_Requirements_. Reproduce verbatim the final portion of the material below, from the line containing "bpy.context.scene.collection.objects.link(empty)" through its last line, and nothing else.

_Data shown_.
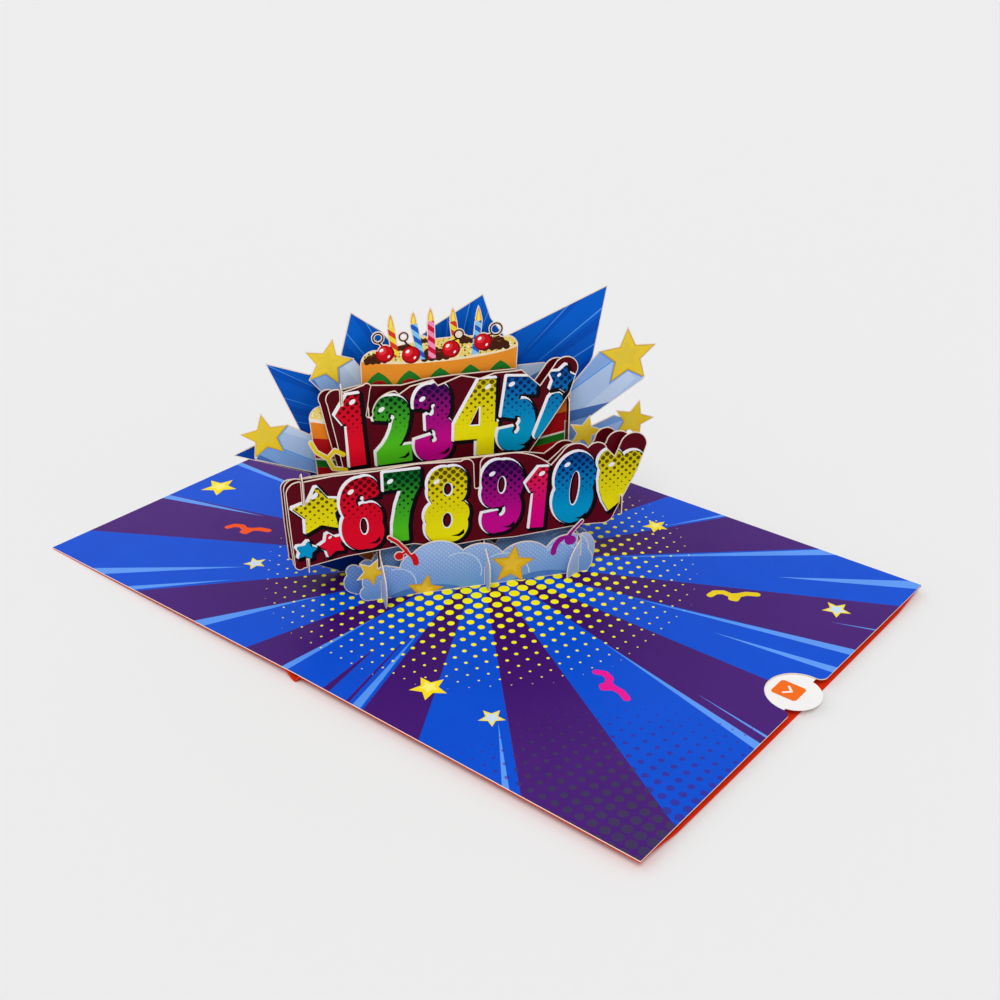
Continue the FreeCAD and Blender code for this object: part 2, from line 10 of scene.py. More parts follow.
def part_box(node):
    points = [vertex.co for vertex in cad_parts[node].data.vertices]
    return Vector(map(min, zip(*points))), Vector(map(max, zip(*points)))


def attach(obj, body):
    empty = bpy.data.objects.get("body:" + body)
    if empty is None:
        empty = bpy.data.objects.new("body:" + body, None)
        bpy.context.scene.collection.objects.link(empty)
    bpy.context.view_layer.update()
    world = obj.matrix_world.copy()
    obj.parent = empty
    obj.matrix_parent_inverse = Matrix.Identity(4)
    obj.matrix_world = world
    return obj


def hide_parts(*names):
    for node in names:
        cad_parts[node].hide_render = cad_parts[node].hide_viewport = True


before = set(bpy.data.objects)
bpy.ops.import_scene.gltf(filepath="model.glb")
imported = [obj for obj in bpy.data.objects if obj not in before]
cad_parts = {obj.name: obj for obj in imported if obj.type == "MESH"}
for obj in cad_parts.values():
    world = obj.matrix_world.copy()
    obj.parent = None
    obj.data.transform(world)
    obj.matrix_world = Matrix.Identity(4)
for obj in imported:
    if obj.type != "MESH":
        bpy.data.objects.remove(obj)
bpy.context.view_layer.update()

_Exercise solution_.
        bpy.context.scene.collection.objects.link(empty)
    bpy.context.view_layer.update()
    world = obj.matrix_world.copy()
    obj.parent = empty
    obj.matrix_parent_inverse = Matrix.Identity(4)
    obj.matrix_world = world
    return obj


def hide_parts(*names):
    for node in names:
        cad_parts[node].hide_render = cad_parts[node].hide_viewport = True


before = set(bpy.data.objects)
bpy.ops.import_scene.gltf(filepath="model.glb")
imported = [obj for obj in bpy.data.objects if obj not in before]
cad_parts = {obj.name: obj for obj in imported if obj.type == "MESH"}
for obj in cad_parts.values():
    world = obj.matrix_world.copy()
    obj.parent = None
    obj.data.transform(world)
    obj.matrix_world = Matrix.Identity(4)
for obj in imported:
    if obj.type != "MESH":
        bpy.data.objects.remove(obj)
bpy.context.view_layer.update()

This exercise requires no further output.